Sr. Ministro, V. Ex.ª, por dever do cargo e por dever da sua experiência, sabe melhor do que eu que são necessárias medidas excepcionais que reponham a legalidade democrática do Estado de direito nos tribunais que têm atrasos médios de, pelo menos, cinco anos. E isso não se pode fazer, Sr. Ministro, com normas ou com reformas como aquela que trouxe aqui hoje. Isso tem de ser feito com uma task force - e utilizo esta expressão não lusitana porque não está aqui a minha colega de bancada Sr.ª Deputada Edite Estrela -, o que em si diz muita coisa, pois é algo criado para uma tarefa excepcional, para um período excepcional, e que depois acaba. É preciso dar aos novos juízes, que assumem o poder judicial, tribunais em dia. Quando se entrega a um juiz uma comarca e ele entra no gabinete e vê processos até ao tecto que estão ali há cerca de 10 anos, é condenar esse mesmo juíz a prosseguir a mesma tarefa.

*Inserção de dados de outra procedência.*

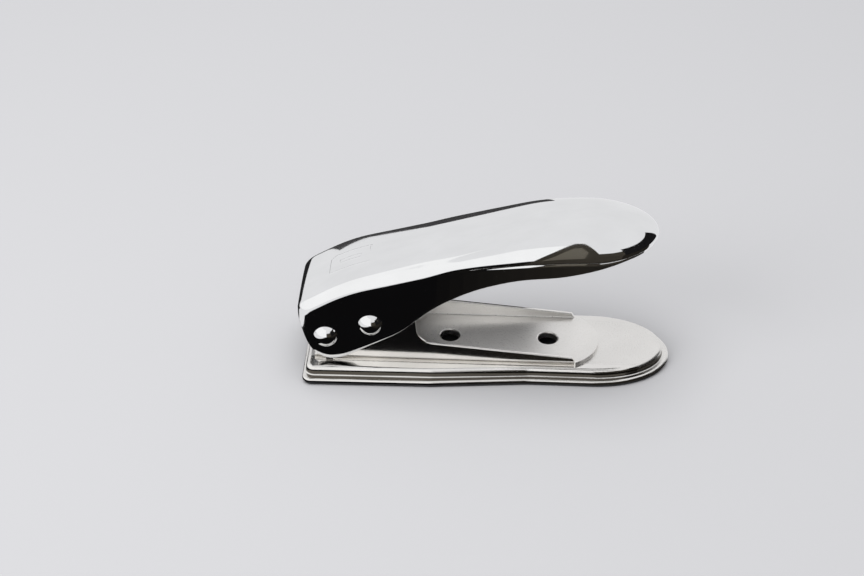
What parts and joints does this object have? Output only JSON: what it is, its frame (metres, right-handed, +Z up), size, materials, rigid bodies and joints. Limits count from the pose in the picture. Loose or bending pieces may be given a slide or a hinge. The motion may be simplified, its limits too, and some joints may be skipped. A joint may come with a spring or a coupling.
{
  "type": "card blank hand punch",
  "caption": "Hand press with a chrome lever on rivets that drives a punch through a die under a U bracket, to cut small card blanks.",
  "frame": {"origin": "middle of the base's length and width, on the underside of the rubber sole", "axes": "+Z up, +X from the hinge end to the free end of the lever, +Y to the left seen from the hinge end"},
  "size_m": [0.1072, 0.0372, 0.0498],
  "materials": {
    "polished_chrome": "mirror-polished chrome plate on pressed steel",
    "satin_nickel": "bright nickel plate with a fine grain",
    "sole_rubber": "matt black rubber",
    "tool_steel": "ground tool steel",
    "spring_steel": "bright drawn steel",
    "black_steel": "blackened steel",
    "bush_brass": "turned brass"
  },
  "bodies": {
    "frame": {"base_shell": "satin_nickel", "base_sole": "sole_rubber", "bracket": "satin_nickel", "die_block": "tool_steel", "card_rail_left": "tool_steel", "card_rail_right": "tool_steel", "card_stop": "tool_steel", "guide_plate": "tool_steel", "die_screws": "black_steel", "guide_posts": "tool_steel", "pivot_bush_left": "bush_brass", "pivot_bush_right": "bush_brass", "return_spring_rear_left": "spring_steel", "return_spring_rear_right": "spring_steel", "return_spring_front_left": "spring_steel", "return_spring_front_right": "spring_steel"},
    "lever": {"handle_shell": "polished_chrome", "pivot_rivet": "polished_chrome", "drive_rivet": "polished_chrome", "drive_washer_left": "spring_steel", "drive_washer_right": "spring_steel"},
    "ram": {"punch_block": "tool_steel", "punch": "tool_steel", "punch_screws": "black_steel"}
  },
  "joints": [
    {"name": "lever_hinge", "type": "hinge", "parent": "frame", "child": "lever", "pos_m": [-0.0461, 0, 0.01375], "axis": [0, 1, 0], "range_deg": [0, 15], "stiffness_Nm_per_rad": 0.34, "springref_deg": -22.92},
    {"name": "punch_slide", "type": "slide", "parent": "frame", "child": "ram", "axis": [0, 0, -1], "range_m": [0, 0.0035], "deforming": ["return_spring_rear_left", "return_spring_rear_right", "return_spring_front_left", "return_spring_front_right"]}
  ],
  "couplings": [
    {"joint": "punch_slide", "follows": "lever_hinge", "m_per_rad": 0.01329}
  ]
}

Outra medida, Sr. Ministro, que lhe sugiro - que não tem a ver com as que constam desta proposta de lei, que, na minha opinião, resolvem casos menores mas não o essencial - é a que diz respeito à estabilidade dos juízes.
Não é possível recuperar o atraso dos tribunais portugueses quando um juiz é nomeado para uma comarca que tem muitos processos em atraso e para onde ele só vai porque não tem outra saída melhor. Quando ele chega lá e tem à sua espera uma montanha de processos para julgar e preparar e sabe que daí a seis meses pode sair, ele não se vai empenhar! Humanamente isso é impossível! Não se pode exigir a esse juiz que se dedique a trabalhar durante meses quando ele está à espera de sair daquela comarca ao fim desse tempo ou ao fim de três meses. Não é exigível! Ele está a trabalhar - passe a expressão - «para o boneco». Ele tem de saber que está a fazer uma tarefa da qual ele próprio vai mais tarde - talvez daí a dois ou três anos - colher os frutos.